Agroindústria internacional vai se beneficiar de aditivo natural

A concessão na Europa e nos Estados Unidos da patente para uma micropartícula composta por óleos essenciais de capim-limão e palmarosa, que pode ser empregada como um aditivo nutricional às rações de suínos, possibilitando o controle de doenças ocasionadas por enterobactérias, é um dos casos de proteção internacional bem-sucedidos da Unicamp. O pedido de patente foi depositado junto ao Instituto Nacional da Propriedade Industrial (INPI) em 2012 e no PCT em 2013. Após estratégia traçada junto à empresa licenciada, a tecnologia pode ser explorada na Europa e nos Estados Unidos.

“A tecnologia permite substituir antimicrobianos sintéticos usualmente utilizados como promotores de crescimento animal, e pelos quais as bactérias já adquiriram resistência, por um aditivo natural.
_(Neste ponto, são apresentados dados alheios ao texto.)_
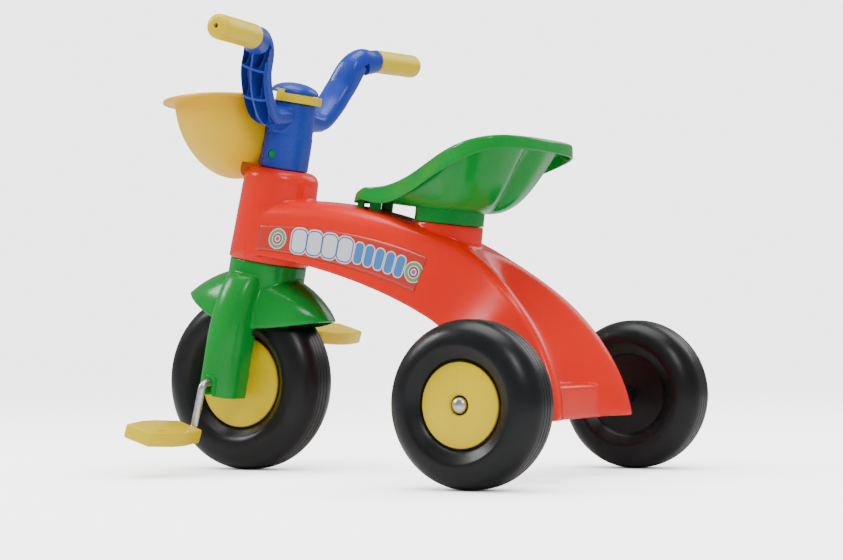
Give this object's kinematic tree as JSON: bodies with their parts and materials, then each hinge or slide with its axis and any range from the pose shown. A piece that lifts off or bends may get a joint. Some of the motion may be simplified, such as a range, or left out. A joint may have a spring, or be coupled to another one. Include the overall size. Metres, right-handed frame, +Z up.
{
  "type": "children's tricycle",
  "caption": "Front-drive toddler tricycle: arched red plastic body, green dished saddle and fork, blue handlebar with yellow grips, front bucket, black wheels with yellow hub discs.",
  "frame": {"origin": "on the ground, in the middle of the overall width and length", "axes": "-Y to the front, +X to the rider's left, +Z up"},
  "size_m": [0.4268, 0.558, 0.4707],
  "materials": {
    "red_plastic": "gloss, injection moulded",
    "green_plastic": "gloss, injection moulded",
    "blue_plastic": "gloss, injection moulded",
    "yellow_plastic": "satin gloss, injection moulded",
    "bucket_plastic": "satin, slightly translucent",
    "black_plastic": "satin black, blow moulded",
    "label_film": "printed gloss film",
    "zinc_steel": "bright zinc plate"
  },
  "bodies": {
    "frame": {"main_frame": "red_plastic", "seat": "green_plastic", "seat_screw_front": "zinc_steel", "seat_screw_rear": "zinc_steel", "label_left": "label_film", "label_right": "label_film", "rear_axle": "zinc_steel", "axle_cap_left": "zinc_steel", "axle_cap_right": "zinc_steel", "axle_spacer_left": "black_plastic", "axle_spacer_right": "black_plastic"},
    "steering": {"fork": "green_plastic", "handlebar": "blue_plastic", "column_cap": "blue_plastic", "locking_clip": "yellow_plastic", "grip_left": "yellow_plastic", "grip_right": "yellow_plastic", "bucket": "bucket_plastic", "bucket_screw_1": "zinc_steel", "bucket_screw_2": "zinc_steel"},
    "front_wheel_set": {"front_wheel": "black_plastic", "front_hub_cap_left": "yellow_plastic", "front_hub_cap_right": "yellow_plastic", "crank": "zinc_steel"},
    "pedal_left_body": {"pedal_left": "yellow_plastic"},
    "pedal_right_body": {"pedal_right": "yellow_plastic"},
    "rear_left_wheel_set": {"rear_wheel_left": "black_plastic", "rear_hub_cap_left": "yellow_plastic"},
    "rear_right_wheel_set": {"rear_wheel_right": "black_plastic", "rear_hub_cap_right": "yellow_plastic"}
  },
  "joints": [
    {"name": "steer", "type": "hinge", "parent": "frame", "child": "steering", "pos_m": [0, -0.183, 0.097], "axis": [0, 0.1937, 0.9811], "range_deg": [-60, 60]},
    {"name": "front_wheel_spin", "type": "hinge", "parent": "steering", "child": "front_wheel_set", "pos_m": [0, -0.183, 0.097], "axis": [1, 0, 0], "continuous": true},
    {"name": "pedal_left_spin", "type": "hinge", "parent": "front_wheel_set", "child": "pedal_left_body", "pos_m": [0.1398, -0.19597, 0.04499], "axis": [1, 0, 0], "continuous": true},
    {"name": "pedal_right_spin", "type": "hinge", "parent": "front_wheel_set", "child": "pedal_right_body", "pos_m": [-0.1398, -0.17003, 0.14901], "axis": [1, 0, 0], "continuous": true},
    {"name": "rear_left_spin", "type": "hinge", "parent": "frame", "child": "rear_left_wheel_set", "pos_m": [0.183, 0.198, 0.08], "axis": [1, 0, 0], "continuous": true},
    {"name": "rear_right_spin", "type": "hinge", "parent": "frame", "child": "rear_right_wheel_set", "pos_m": [-0.183, 0.198, 0.08], "axis": [1, 0, 0], "continuous": true}
  ]
}
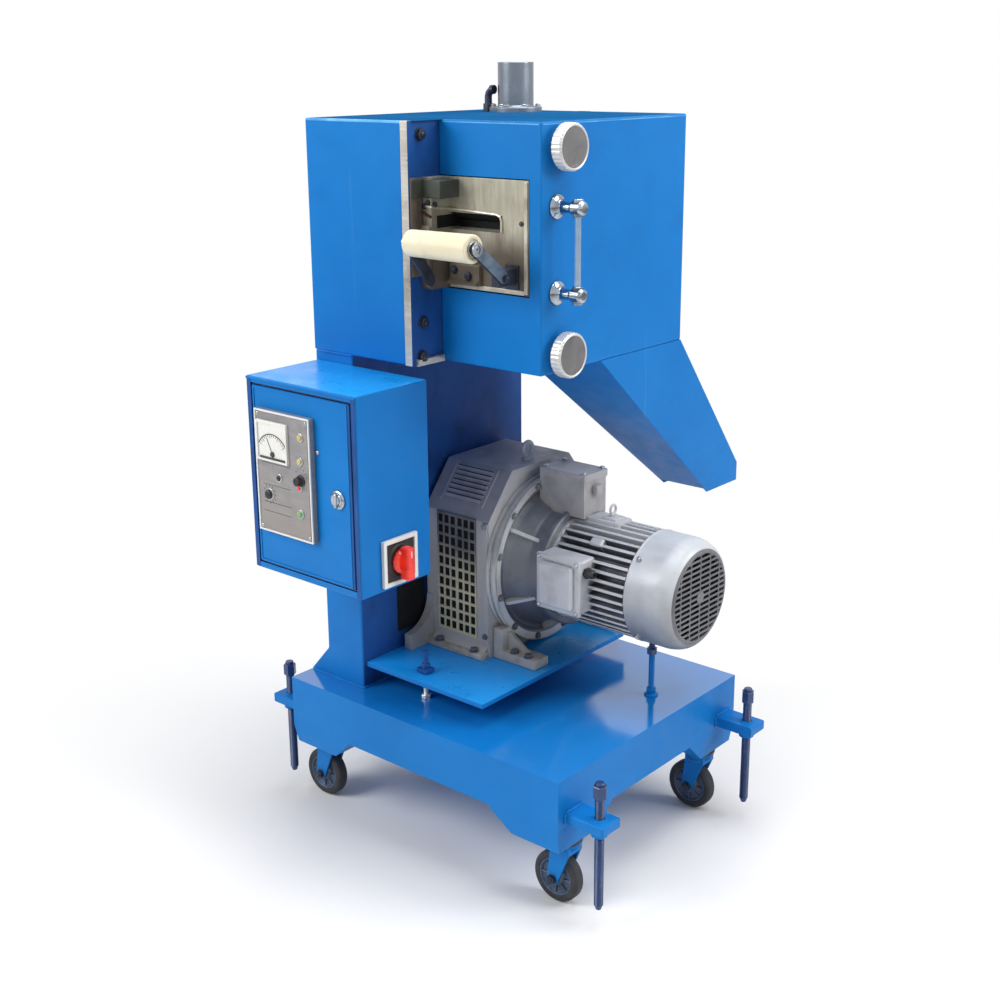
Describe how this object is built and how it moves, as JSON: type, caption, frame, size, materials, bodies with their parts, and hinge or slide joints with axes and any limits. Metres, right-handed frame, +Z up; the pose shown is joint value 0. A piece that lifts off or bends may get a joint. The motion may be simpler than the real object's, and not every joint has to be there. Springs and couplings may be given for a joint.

Consequentemente, proporcionará o fornecimento de carne de suíno mais segura para o consumidor e um passo real no combate à resistência microbiana a drogas”, revela a professora Marta Cristina Teixeira Duarte, do Centro Pluridisciplinar de Pesquisas Químicas, Biológicas e Agrícolas (CPQBA) e inventora responsável pelos estudos.

Uma vez que a micropartícula é composta por óleos naturais, trata-se de uma tecnologia verde e que surge como alternativa ao uso de medicamentos. “São países que buscam a substituição dos antibióticos e promotores de crescimento tradicionais pelos ativos obtidos de fontes naturais, visando menor resíduos nos produtos derivados [carne, leite e ovos]”, explica Marta.

A docente defende que, desde o início dos estudos, já se vislumbrava a possibilidade de inserir a tecnologia no mercado internacional. “Vários dos antimicrobianos sintéticos utilizados para este fim já foram abolidos, inicialmente na União Europeia (desde 1998), depois no Brasil e mais recentemente nos EUA, sendo que a tendência mundial é que se exclua totalmente essa prática”, revela.

“O licenciamento da tecnologia e a concessão no Exterior é um fator de estímulo para o trabalho de docentes e pesquisadores da Universidade, além de salientar a excelência da Unicamp em inovação tecnológica”, completa Marta.

“Nós já sabíamos, desde o início, que esta tecnologia seria de interesse internacional, até porque se trata de um fármaco, com aplicação animal. As tecnologias farmacêuticas, normalmente, têm apelo internacional”, ressalta a diretora de Parcerias da Inova Unicamp. O desenvolvimento da micropartícula se deu por meio de uma parceria com uma empresa que atua no ramo de saúde animal. A tecnologia foi licenciada em caráter exclusivo para esta mesma empresa em 2014. Este ano, os inventores estão sendo premiados na categoria “Patente Concedida” no Prêmio Inventores.

Também participaram do desenvolvimento da micropartícula os pesquisadores Glyn Mara Figueira, Rodney Alexandre Rodrigues, Benício Pereira, Mary Ann Foglio, João Ernesto de Carvalho e Ana Lúcia Tasca Góis Ruiz. A Fundação de Amparo à Pesquisa do Estado de São Paulo (Fapesp) apoiou a realização das pesquisas que resultaram na tecnologia.